Odorizzi started Matt Holliday off with a fastball above the zone. Odor's four-seam fastball has pretty good rise which makes it a swing-and-miss pitch, especially when it's elevated. Holliday did swing, and unsurprisingly, he missed. Odor then tried to double up on the spot but he brought it too far up and outside and Holliday took the pitch for a ball. The next pitch was a well-located fastball on the inside edge that Holliday fouled off. Odorizzi and Molina returned to the original spot up and away, but by this time Holliday had a better measure of the pitch in that spot and fouled it off once more. Having shown him all fastballs, Molina probably thought that he had Holliday set up perfectly for the split-change. He set up inside and low, asking for a pitch in a location that would make it nearly impossible to put in play.

The pitch never got there. It was the definition of a hanger. As Todd Kalas noted from the booth, it came in at 86 mph rather than the usual 84 mph of Odorizzi's split. It also had less drop and less horizontal run than that pitch usually has, and perhaps because of that lack of movement it stayed over the heart of the plate. Matt Holliday did not miss, lining the mistake well-over the left-field wall.

After dwelling on his worst moment, I want to bring attention to one other aspect of Odorizzi's pitching that I noticed today, and that the PITCHf/x from Brooks Baseball seems to bear out. I'm pretty sure Jake was throwing a cutter.

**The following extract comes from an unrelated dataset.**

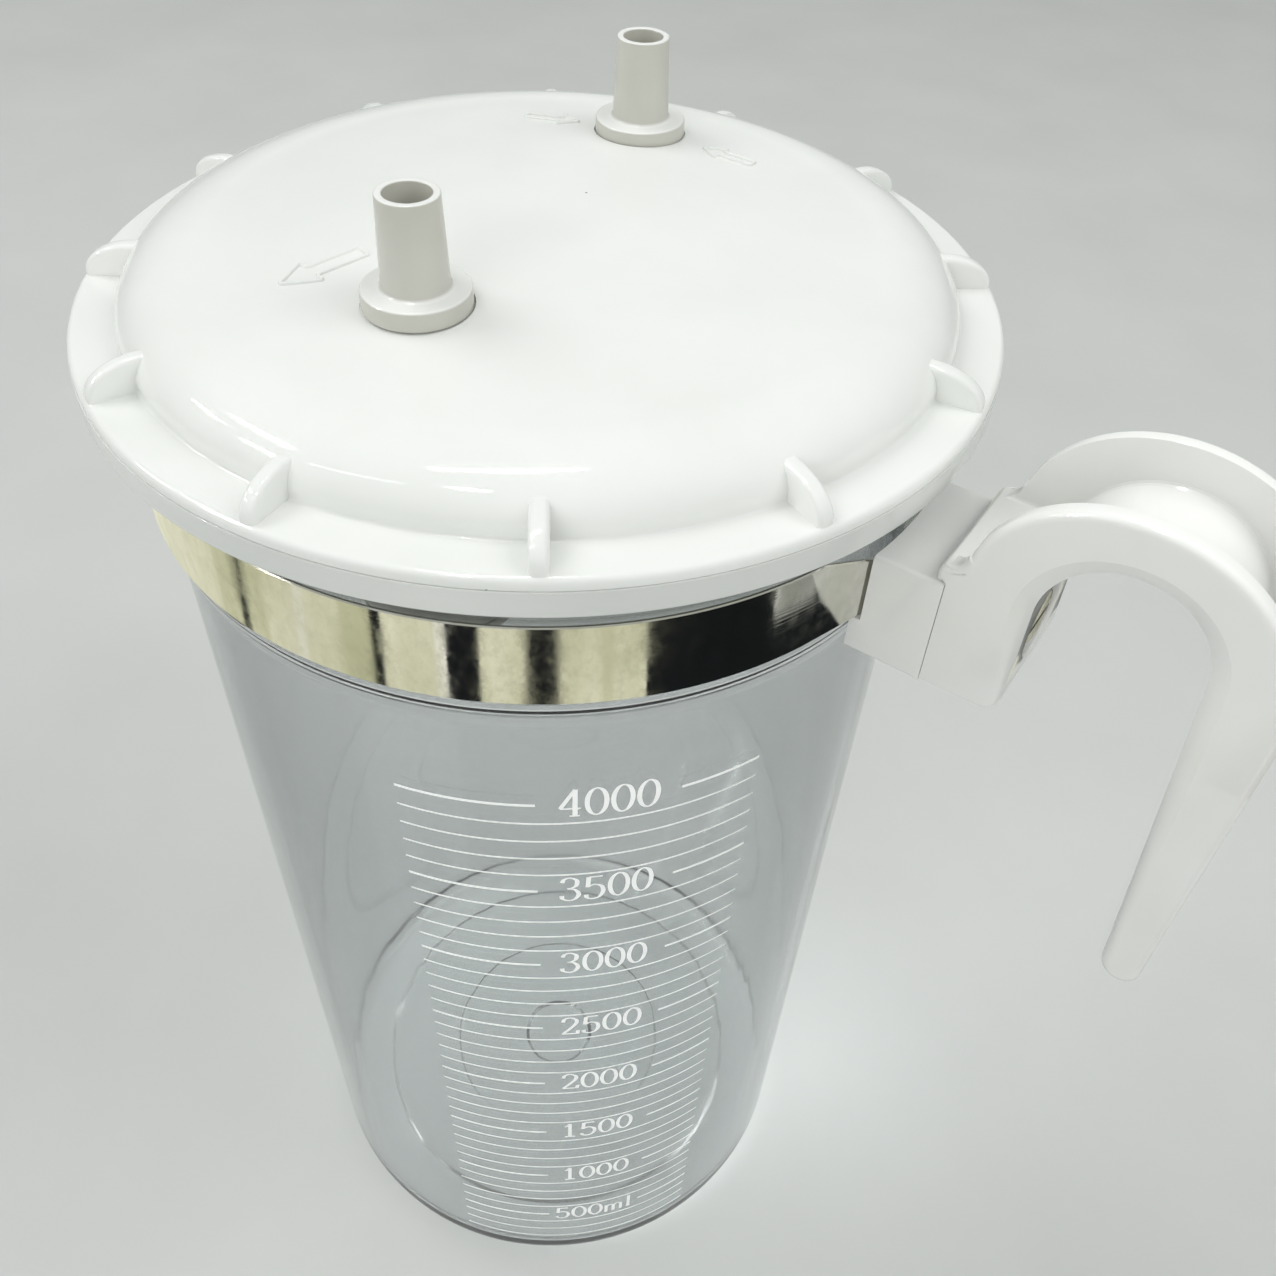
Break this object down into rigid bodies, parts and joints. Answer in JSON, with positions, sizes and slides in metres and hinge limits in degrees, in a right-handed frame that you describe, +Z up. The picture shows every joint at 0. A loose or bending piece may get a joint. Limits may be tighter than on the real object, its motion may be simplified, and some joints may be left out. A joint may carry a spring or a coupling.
{
  "type": "suction collection jar",
  "caption": "Clear graduated suction jar with a white push-in lid, hose ports, overflow float valve, and a steel band clamp that carries a rail hook.",
  "frame": {"origin": "centre of the jar's foot, on the jar's axis, in the plane it stands on", "axes": "+Z up along the jar's axis, +X from the jar's axis towards the rail hook"},
  "size_m": [0.238, 0.175, 0.3299],
  "materials": {
    "clear_polycarbonate": "clear moulded polycarbonate with a faint grey tint and printed white graduations",
    "white_abs": "glossy white moulded plastic",
    "port_abs": "slightly warm white moulded plastic, satin",
    "hook_abs": "glossy white moulded plastic with rounded rims",
    "natural_plastic": "unpigmented polypropylene",
    "float_plastic": "white foamed plastic",
    "seal_rubber": "soft dark silicone rubber",
    "stainless_strip": "polished stainless steel strip, lightly smudged",
    "steel_fastener": "bright zinc-plated steel"
  },
  "bodies": {
    "jar": {"jar": "clear_polycarbonate", "clamp_band": "stainless_strip", "clamp_block": "hook_abs", "nut_plate": "steel_fastener", "rail_hook": "hook_abs"},
    "lid_seal": {"lid_seal": "seal_rubber"},
    "lid": {"lid": "white_abs", "outlet_port": "port_abs", "outlet_port_gasket": "seal_rubber", "outlet_port_nut": "natural_plastic", "inlet_port": "port_abs", "inlet_port_gasket": "seal_rubber", "inlet_port_nut": "natural_plastic", "float_cage": "natural_plastic", "float_cage_base": "natural_plastic"},
    "float": {"float": "float_plastic", "float_pad": "seal_rubber"},
    "clamp_washers": {"flat_washer": "steel_fastener", "lock_washer": "steel_fastener"},
    "clamp_screw": {"clamp_screw": "steel_fastener"}
  },
  "joints": [
    {"name": "lid_lift", "type": "slide", "parent": "jar", "child": "lid_seal", "axis": [0, 0, 1], "range_m": [0, 0.06]},
    {"name": "lid_turn", "type": "hinge", "parent": "lid_seal", "child": "lid", "pos_m": [0, 0, 0.289], "axis": [0, 0, 1], "continuous": true},
    {"name": "float_rise", "type": "slide", "parent": "lid", "child": "float", "axis": [0, 0, 1], "range_m": [0, 0.0107]},
    {"name": "screw_travel", "type": "slide", "parent": "jar", "child": "clamp_washers", "axis": [1, 0, 0], "range_m": [0, 0.006]},
    {"name": "screw_turn", "type": "hinge", "parent": "clamp_washers", "child": "clamp_screw", "pos_m": [0.095, 0, 0.2705], "axis": [1, 0, 0], "range_deg": [0, 2160]}
  ],
  "couplings": [
    {"joint": "screw_turn", "follows": "screw_travel", "rad_per_m": 6283.2}
  ]
}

Those are a cluster of pitches with near-fastball velocity but with glove-side horizontal movement (you can't see it here, but they also rose less than his four-seam fastball). I'm in favor of the continued focus on development for Odorizzi. I happen to like his straight, vertical four-seam fastball, but there are very few starting pitchers in the majors today who work entirely off of one fastball. Almost everyone can now cut it, sink it, or both. Having that variation, as long as he can command it, will only help.

The Offense

When a starter pitches into the eighth inning and only gives up one run, and then turns it over to the back of his bullpen, who give up no runs, that team is supposed to win. Not the Rays, though. Give the often-excellent Adam Wainwright some credit, but this game came down to the Rays inability to get the timely hit. They totaled only eight hits to the St. Louis's three, and eleven baserunners to the Cardinals' four, but none of those came at quite the right time.

The Rays most dangerous inning may have been the fourth when Evan Longoria hit the ball well to left field but Jon Jay was able to track it down and make the catch. James Loney then grounded to a spot near second base that would have been a routine out had not Kolten Wong been playing him deep and to pull. Then something tragic happened. The team that "just needed a liner in the gap" got one off the bat of Ben Zobrist, but with Loney running, third base coach Tom Foley made the [probably correct] decision to throw up the stop sign at third. There would be more and better chances to get the man in, right?

David DeJesus lined a backdoor slider directly at Wong and the Cardinals intentionally walked Matt Joyce to load the bases for Logan Forsythe, who ALSO lined a pitch quite hard but directly to Wong to end the inning.

In the eighth inning, the Rays mounted another rally against the St. Louis bullpen. Kevin Kiermaier grounded off the first baseman and into the stands for a ground rule double. Evan Longoria was hit in the elbow pad, and the pitcher, Pat Neshek, was immediately lifted for Sam Freeman. Lefty on lefty, James Loney got his pitch, a fastball down the middle. He swung hard but he missed, fouling it off. Later on, he swung through a better located fastball to make the first out of the inning. With one out, though, and the go-ahead run on base, the Rays still had a chance. Zobrist hit the ball hard and on a line, but directly at Jay, who only had to come in two or three steps to make the play. Next up, Joe Maddon switched Jerry Sands in for DeJesus, and Mike Matheny countered by inserting his right-handed closer, Trevor Rosenthal.

Although the matchup didn't favor the Rays, Rosenthal grazed Sands's arm with an inside fastball loading the bases for Matt Joyce. A disappointing infield popup ended the inning, and while Yunel Escobar worked a pinch-hit walk in the ninth, Rosenthal closed out the game without much difficulty.

Some other notes:

  • The second batter of the game, Kevin Kiermaier, grounded into a 3-6-1 double play. It was a very close play at first, and worthy of a challenge, but the call stood for lack of enough evidence to overturn. I do think this is the earliest the Rays have lost their challenge this season. It didn't matter though. Late in the game, Maddon was able to convince the umpires to look at a close play that was also not overturned.
  • Casey Gillaspie, the Rays first-round pick was in the booth during the fifth inning. He didn't say much, but he seemed happy. One interesting question came when Staats suggested, based on the numbers, that he didn't have much of an adjustment to the wooden bats in the Cape Cod League. Gillaspie disagreed, saying that there was an adjustment that took him a little bit of time, and he said that with wood bats you need to be more selective and not swing at pitches off the plate. Now I'm no interview scout, but he sounds like a hitter.
  • Todd Kalas called Minneapolis "one of the sleeper towns on the AL schedule." He said it was "lively" in the summer. I can neither confirm nor deny the liveliness of Minneapolis, but I'm pretty sure Kalas confirmed his reputation as a party animal. It's a shame BA wasn't there to comment.
  • Pat Neshek's delivery is really weird.
  • The Rays set a club record with their 27 consecutive scoreless innings on offense, and then, just for kicks, they pushed that out to 28.
  • At one point, Zobrist struck out looking on a backdoor curve that stayed well outside. His immediate reaction was very audible, and somewhat amusing: "Oh, no no no no no no no." Surprisingly, in the face of Zorilla's powerful rhetoric, the umpire did not reverse his call.